My wife was reading Leonardo da Vinci by Walter Isaacson, and the author described the process by which artists in his time painted frescoes. As soon as the wet plaster was applied his painting began, so his work would be preserved in the finish. Leonardo refused to use this process because it meant rushing his work.
So he devised another means, and as is evidenced by the remains of one of his most celebrated works, The Last Supper, his did not prove as permanent. But his slower, painstaking work is more admired, studied and celebrated, even though less preserved.
Conversely, destruction happens quickly. The aftermath of the bombing of the monastery on whose walls The Last Supper was painted is just one vivid example. Dams have burst open washing away entire communities, flower and fauna, cultivated and natural, in mere seconds. Volcanoes, tidal waves, tornadoes, war … great destruction, short time.

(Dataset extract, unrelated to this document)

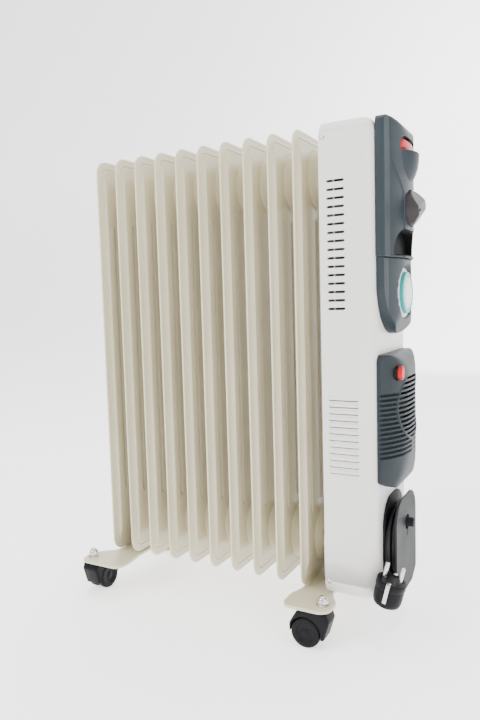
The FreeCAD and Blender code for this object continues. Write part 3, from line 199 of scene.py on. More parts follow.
def shell(points, faces, wall):
    """A sheet given a thickness inwards: its faces turned over at a distance, and rims along open edges."""
    inner = points - normals(points, faces) * wall
    edges = open_edges(faces)
    count = len(points)
    a, b = edges[:, 1], edges[:, 0]
    rim = np.vstack([np.stack([a, b, b + count], -1), np.stack([a, b + count, a + count], -1)])
    return np.vstack([points, inner]), np.vstack([faces, faces[:, ::-1] + count, rim])


def lathe(profile, centre, axis, steps=64):
    """A profile of (radius, height) points turned about an axis; ends on the axis close it."""
    profile = np.array(profile, float)
    axis = np.array(axis, float) / np.linalg.norm(axis)
    side = np.cross(axis, [0.0, 0.0, 1.0] if abs(axis[2]) < 0.9 else [1.0, 0.0, 0.0])
    side /= np.linalg.norm(side)
    other = np.cross(axis, side)
    turn = np.linspace(0, 2 * np.pi, steps, endpoint=False)
    ring = np.cos(turn)[:, None] * side + np.sin(turn)[:, None] * other
    points = np.array(centre, float) + profile[None, :, :1] * ring[:, None] + profile[None, :, 1:] * axis
    return rolled(points)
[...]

Why do we think it’s different with people?
The gold of a relationship that is celebrated is forged over many years, in many fires, refined, purified, and shaped times without number. Patience, long suffering, generous forgiveness, and lavish kindness are the tools used in a marriage, a friendship, a daughter or son relationship that causes that bond to be strong and lasting.

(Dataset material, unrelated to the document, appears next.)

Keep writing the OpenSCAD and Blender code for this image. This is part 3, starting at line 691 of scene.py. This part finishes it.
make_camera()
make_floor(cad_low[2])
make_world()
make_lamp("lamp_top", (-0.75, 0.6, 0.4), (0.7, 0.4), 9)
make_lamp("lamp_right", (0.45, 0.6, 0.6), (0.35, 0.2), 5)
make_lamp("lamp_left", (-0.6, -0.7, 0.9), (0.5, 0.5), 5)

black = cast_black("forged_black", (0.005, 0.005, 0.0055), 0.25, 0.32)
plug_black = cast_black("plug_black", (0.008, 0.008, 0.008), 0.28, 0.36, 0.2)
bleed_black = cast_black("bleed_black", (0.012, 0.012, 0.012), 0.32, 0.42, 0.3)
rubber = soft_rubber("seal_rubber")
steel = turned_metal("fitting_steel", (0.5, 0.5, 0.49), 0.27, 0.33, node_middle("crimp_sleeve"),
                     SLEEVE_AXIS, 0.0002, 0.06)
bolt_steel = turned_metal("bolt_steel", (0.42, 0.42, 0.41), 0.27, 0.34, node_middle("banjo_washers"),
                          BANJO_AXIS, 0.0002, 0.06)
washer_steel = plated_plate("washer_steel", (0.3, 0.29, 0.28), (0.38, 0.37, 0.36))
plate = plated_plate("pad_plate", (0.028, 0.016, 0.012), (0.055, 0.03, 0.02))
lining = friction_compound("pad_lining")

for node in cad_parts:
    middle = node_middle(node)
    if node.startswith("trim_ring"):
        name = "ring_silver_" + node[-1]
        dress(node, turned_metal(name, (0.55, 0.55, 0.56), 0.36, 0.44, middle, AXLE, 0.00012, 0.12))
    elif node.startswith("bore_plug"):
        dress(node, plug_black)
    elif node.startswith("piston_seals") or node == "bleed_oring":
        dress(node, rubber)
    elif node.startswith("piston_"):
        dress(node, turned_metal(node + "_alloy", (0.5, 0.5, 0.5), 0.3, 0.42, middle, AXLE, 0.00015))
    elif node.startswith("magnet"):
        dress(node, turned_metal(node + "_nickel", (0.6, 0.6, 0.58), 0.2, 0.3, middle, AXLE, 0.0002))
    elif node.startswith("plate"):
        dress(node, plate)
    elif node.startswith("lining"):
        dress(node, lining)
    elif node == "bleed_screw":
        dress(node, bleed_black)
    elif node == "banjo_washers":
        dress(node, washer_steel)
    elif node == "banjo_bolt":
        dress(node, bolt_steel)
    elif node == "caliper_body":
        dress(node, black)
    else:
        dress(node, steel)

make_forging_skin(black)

One of my children required excessive time especially in their teen years. Gone were the days of a quick reprimand, instruction or correction. Long conversations were the norm, working hard at asking the right questions and listening carefully and to draw out the fears, desires and motivations behind their actions.
And wouldn’t you know, those conversations often happened late at night, or in the middle of a work deadline. I cognitively understood that the teen could not grasp the inconvenience their struggle was to me, after all, the conversation was not supposed to be about me, but the pressure was there and was real. I had to choose at those moments to sacrifice and love.
Do you know how many times you have to do that to make even some headway in the heart and life of a person? Finishing a work project at 2:00 am for a presentation the next day because the teen’s problem just would not be resolved in less than three hours was not unusual. Transformative love is never quick, or easy, or simple. But it’s real.
My children now have children of their own, and I enjoy watching the time and attention they give to them. Love, unlike art, does not fade. Love is eternal, as are the people, the canvas, which love transforms. Like Leonardo, take the time to paint well. You will not regret it.